Müller-Römer wäre wahrscheinlich nicht beleidigt, wenn man ihn als hartnäckigen Unruhestifter bezeichnete, Harmoniestreben gehört nicht zu seinen Eigenheiten. Bisher beschränkte sich sein Wirken auf die Vereinspolitik, unter anderem sorgte er mit dem Mitgliederrat für die Formierung und Einsetzung des seit September amtierenden Vorstandes und - unter anderem - dafür, dass ein Interessent wie der prominente CDU-Politiker Wolfgang Bosbach nicht kandidierte.
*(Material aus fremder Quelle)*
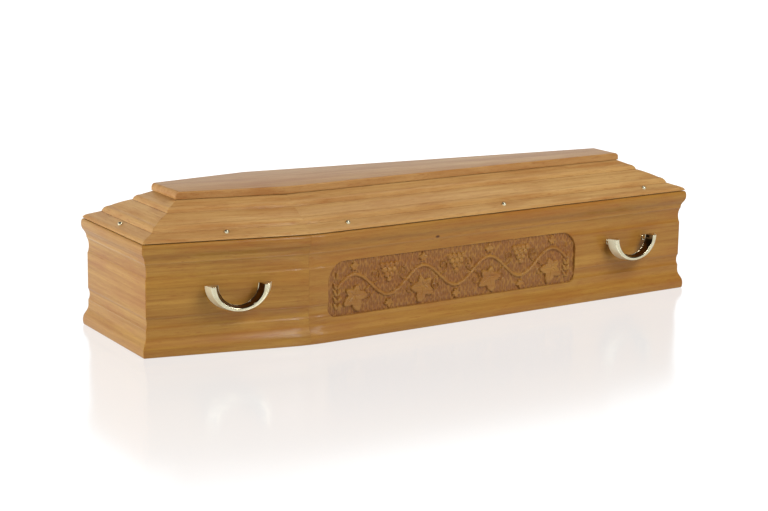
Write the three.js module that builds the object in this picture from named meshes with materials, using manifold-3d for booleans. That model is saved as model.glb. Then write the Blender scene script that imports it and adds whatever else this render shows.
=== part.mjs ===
// A six-sided wooden coffin: moulded walls, a raised stepped lid with a flat top board,
// four cast handles, lid screws, and a vine carved in a sunk field on its front.
// Millimetres, +Z up. The origin lies under the middle of the plan, on the floor. The head
// end looks towards -X and the carved front towards -Y.
import * as THREE from "three";
import { mergeVertices } from "three/addons/utils/BufferGeometryUtils.js";
import Module from "manifold-3d";

const wasm = await Module();
wasm.setup();

// Plan, measured over the lip that runs round the top of the walls
const OUTLINE_LENGTH = 2000;
const HEAD_WIDTH = 472;
const SHOULDER_WIDTH = 646;
const FOOT_WIDTH = 450;
const SHOULDER_FROM_HEAD = 505;

// Walls and bottom
const BODY_HEIGHT = 335;
const PLANK_THICKNESS = 35;
const BOTTOM_THICKNESS = 20;
const JOINT_GAP = 0.3;

// Wall mouldings: depths behind the lip, heights above the floor, drops below the wall's top
const PANEL_DEPTH = 14.3;
const COVE_DEPTH = 3.6;
const BASE_EASE = 4;
const BASE_NOSE_HEIGHT = 15;
const BASE_MOULDING_TOP = 66;
const LOWER_COVE_FOOT = 80;
const LOWER_COVE_TOP = 116;
const UPPER_COVE_DROP = 107;
const LIP_FOOT_DROP = 61;
const LIP_QUIRK = 1.6;
const LIP_QUIRK_HEIGHT = 3;
const LIP_NOSE_DROP = 17;
const LIP_TOP_EASE = 7;
const CURVE_STEPS = 6;

// Lid mouldings, from the outer edge inwards: each stretch has a width and a rise
const LID_EDGE_INSET = 4;
const LID_NOSE_WIDTH = 14;
const LID_NOSE_RISE = 14.5;
const LEDGE_WIDTH = 33;
const LEDGE_RISE = 11;
const LOWER_STEP_WIDTH = 19;
const LOWER_STEP_RISE = 17.5;
const TERRACE_WIDTH = 57;
const TERRACE_RISE = 23.5;
const UPPER_STEP_WIDTH = 17;
const UPPER_STEP_RISE = 15;
const SLOPE_WIDTH = 34;
const SLOPE_RISE = 14.5;
const SEAT_WIDTH = 30;
const SEAT_THICKNESS = 16;
const LID_FOOT_WIDTH = 34;
const SHADOW_GAP_DEPTH = 9;
const SHADOW_GAP_HEIGHT = 2.5;

// How full the lid's curves are, as shares of their width or rise
const NOSE_RUN = 0.4;
const NOSE_LEVEL = 0.85;
const STEP_START = 1 / 12;
const STEP_LEVEL = 0.95;
const TERRACE_SAG = 0.35;

// Top board of the lid
const BOARD_OVERHANG = 5;
const BOARD_THICKNESS = 23;
const BOARD_END_ROUND = 14;
const BOARD_SIDE_ROUND = 4;
const BOARD_ROUND_STEPS = 5;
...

Ruhe und Frieden haben sich daraus für den FC nicht ergeben. Der neue Vorstand ist vor Erreichen der 100-Tage-Marke wegen Unstimmigkeiten auseinandergefallen, und dass Müller-Römer jetzt von seinem Wunsch-Präsidenten Wolf öffentlich zurechtgewiesen wurde, zeugt von den chronisch konträren Beziehungen in der Vereinsführung. Nun drohen die Kölner Wirren sogar auf die Geschäfte der gesamten Bundesliga überzugreifen, denn China ist das Kerngebiet des sagenhaften asiatischen Marktes. Neben den USA ist das Land der wichtigste Auslandspartner, viele Klubs unterhalten Büros in China, allein der laufende TV-Vertrag bringt der Liga binnen fünf Jahren 250 Millionen Euro.

Einstweilen jedoch gibt es keine Direktiven aus Peking, die Partie zwischen Köln und Bremen steht weiter im Programm - ein Spitzenspiel im Kampf gegen den Abstieg, mit dem sich der FC auch noch beschäftigen muss.